For comparison, Figure 2 and Table 1 also include the full/empty ratios for microequilibrium dialysis analysis of fetal γ-crystallins incubated with old α-crystallins. The ratios for peaks 1, 2, 4, 5, and 7 are all greater than 1.00 when including ratios within the range (±2X SD; bold type in Table 1). The number of γ-crystallin species showing significant interactions with α-crystallins is similar to previous microequilibrium dialysis studies of fetal bovine γ-crystallins incubated with fetal bovine α-crystallins [16].

Figure 2

Fetal γ-crystallin binding to old α-crystallins. Elution profiles of γ-crystallins in the full (top) versus empty (bottom) chambers of microequilibrium dialysis of old α-crystallins and fetal calf γ-crystallins. See Methods for details of C18 reverse phase chromatography to resolve γ-crystallin peaks. Numbered peaks were quantitated and used to compute binding ratios listed in Table 1.

Discussion

Taken together, the results of Figure 1, Figure 2, and Table 1 demonstrate that none of the γ-crystallin species from old bovine lens interacts with α-crystallins from old lens while the same analytical techniques show significant interactions between many of the gamma species from fetal bovine lens when incubated with α-crystallins from old lens. Previous studies have shown that determination of protein amount in the full versus empty chambers can identify significant interactions of two fetal lens proteins at equilibrium [9]. Within experimental error, this conclusion is independent of the amount of protein since the ratio of the protein amount in both the full and empty chambers during equilibrium acts as an internal control [9]. We therefore conclude that an attractive interaction between alpha and γ-crystallins is necessary for lens transparency.
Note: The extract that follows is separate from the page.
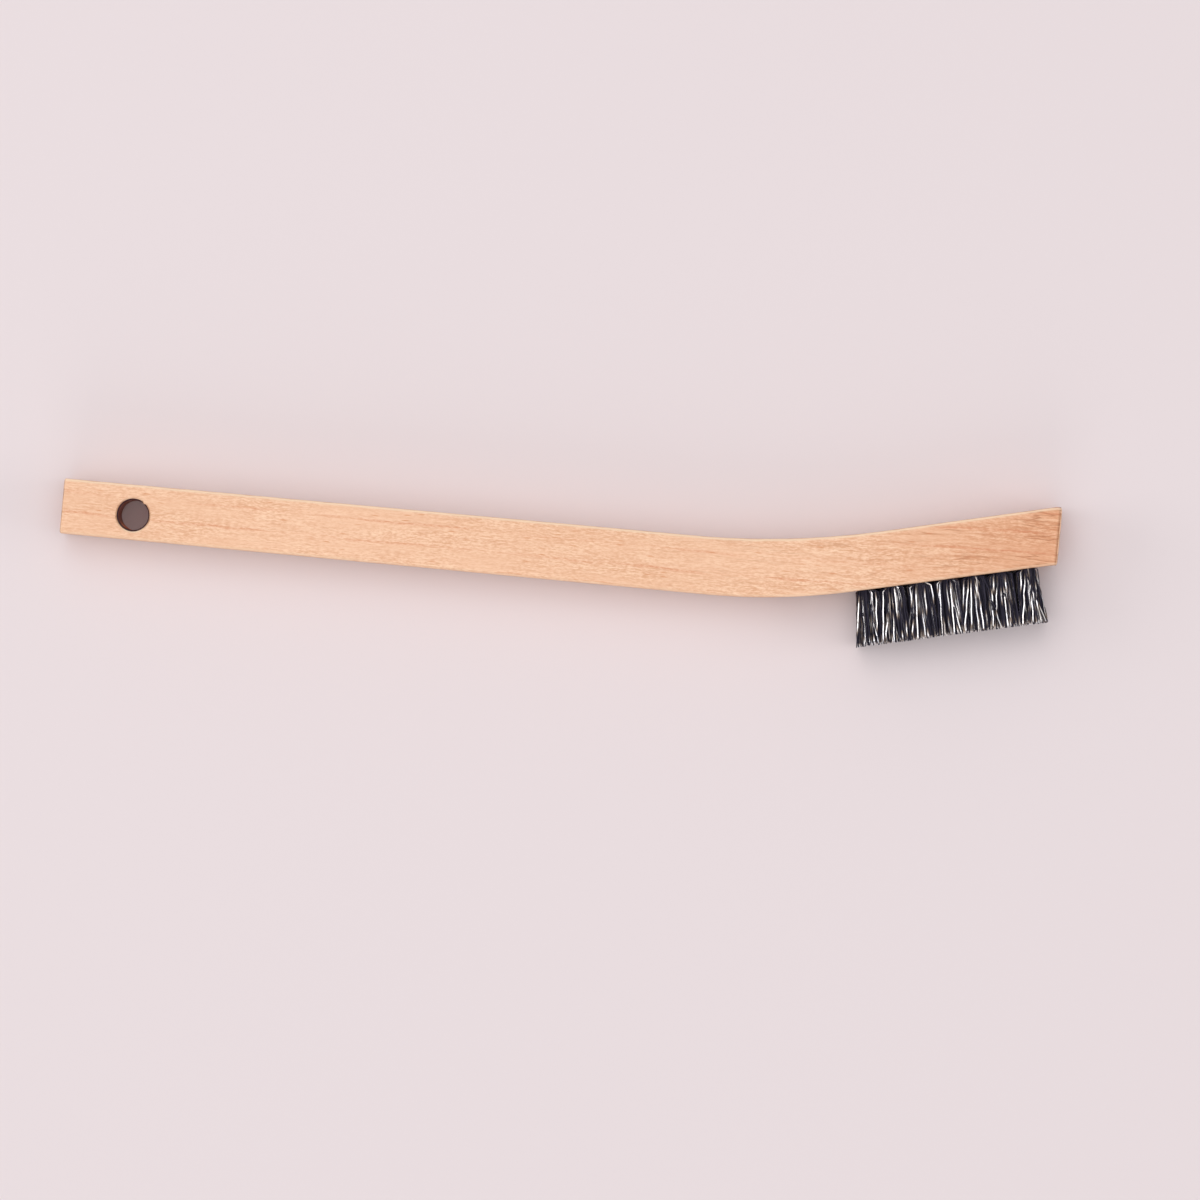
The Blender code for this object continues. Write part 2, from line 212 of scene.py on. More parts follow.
def sum_of(tree, first, second):
    return worked_out(tree, 'ADD', first, second)


def product_of(tree, first, second):
    return worked_out(tree, 'MULTIPLY', first, second)


def fade(tree, amount, start, end, low=0.0, high=1.0, **settings):
    """A number that runs from low to high while the amount runs from start to end."""
    return shader(tree, "MapRange", {
        "Value": amount, "From Min": start, "From Max": end, "To Min": low, "To Max": high},
        **settings).outputs[0]


def ramp(tree, amount, stops):
    """A colour ramp through these places and colours, where a number means a grey."""
    made = shader(tree, "ValToRGB", {"Fac": amount})
    for place, _ in stops[2:]:
        made.color_ramp.elements.new(place)
    for stop, (place, colour) in zip(made.color_ramp.elements, stops):
        stop.position = place
        stop.color = (*colour, 1) if isinstance(colour, tuple) else (colour,) * 3 + (1,)
    return made.outputs["Color"]


def blended(tree, amount, first, second, kind='MIX'):
    """The second colour laid over the first, as strongly as the amount says."""
    first, second = [
        value if isinstance(value, bpy.types.NodeSocket) else (*value, 1)
        for value in (first, second)]
    return shader(
        tree, "Mix", {0: amount, 6: first, 7: second},
        data_type='RGBA', blend_type=kind).outputs[2]


def tinted(tree, amount, colour, tint):
    """A colour multiplied by a tint, as strongly as the amount says."""
    return blended(tree, amount, colour, tint, 'MULTIPLY')


def counted_in_grains(tree, place, per_metre):
    """A place in grains of a pattern, with this many to a metre along each axis."""
    return shader(tree, "Mapping", {"Vector": place, "Scale": per_metre}).outputs[0]


def mottle(tree, place, per_metre, detail, roughness=0.5):
    """An uneven pattern with this many of its grains to a metre along each axis."""
    grains = counted_in_grains(tree, place, per_metre)
    return shader(tree, "TexNoise", {
        "Vector": grains, "Scale": 1, "Detail": detail, "Roughness": roughness}).outputs[0]


def cells(tree, place, per_metre):
    """A pattern of cells: how far each place is from a cell's middle, and its colour."""
    grains = counted_in_grains(tree, place, per_metre)
    return shader(tree, "TexVoronoi", {"Vector": grains, "Scale": 1}).outputs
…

This conclusion is consistent with a recent study by Stradner et al. [11] who used neutron scattering and molecular dynamic simulations to characterize the reasons for lens transparency. Modeling using molecular dynamic simulations was able to reproduce experimental neutron scattering results when there existed a weak, attractive interaction between γ- and α-crystallins. Abnormally low interactions or abnormally strong interactions resulted in increased scattering and regions of protein density fluctuation.

Although lack of α-crystallin/γ-crystallin interactions could result in density fluctuations and a decrease in transparency, it is possible that abnormally strong attractive interactions of crystallins could result in the formation of high molecular weight aggregates that have been found in both aging normal lenses and cataractous lenses [19]. These regions of higher protein density could scatter light because of their higher refractive index and/or directly scatter light because of their large size as hypothesized by Benedek [12]. Implicit in this model is the assumption that an abnormally strong interaction between crystallins is not uniform across the lens but rather is localized to different regions of the lens to differing degrees. Biochemical analysis of aged and cataractous lens proteins has indeed found that strong interactions of lens proteins result in the formation of aggregates of varying size [20]. Similarly, Stradner et al. [11] describe the nonmonotonic functionality of transparency with alpha-gamma interaction such that no interaction leads to turbidity, weak interaction leads to transparency, and too strong interaction leads once again to turbidity. This last situation could cause aggregation.

The biochemical reasons for the age-related change in the interactions of α-crystallins with γ-crystallins seen in the present study probably involve posttranslational modifications occurring during the aging process. Previous studies have demonstrated covalent changes occurring at both the NH2-terminus [21] and COOH-terminus [22-25] of αΑ-crystallin during the aging of bovine lens. A quantitative correlation of these and possibly other covalent changes in the α-crystallin molecule with changes in its interaction with γ-crystallins should lead to a better understanding of the molecular mechanisms involved in transparency loss in the aging lens.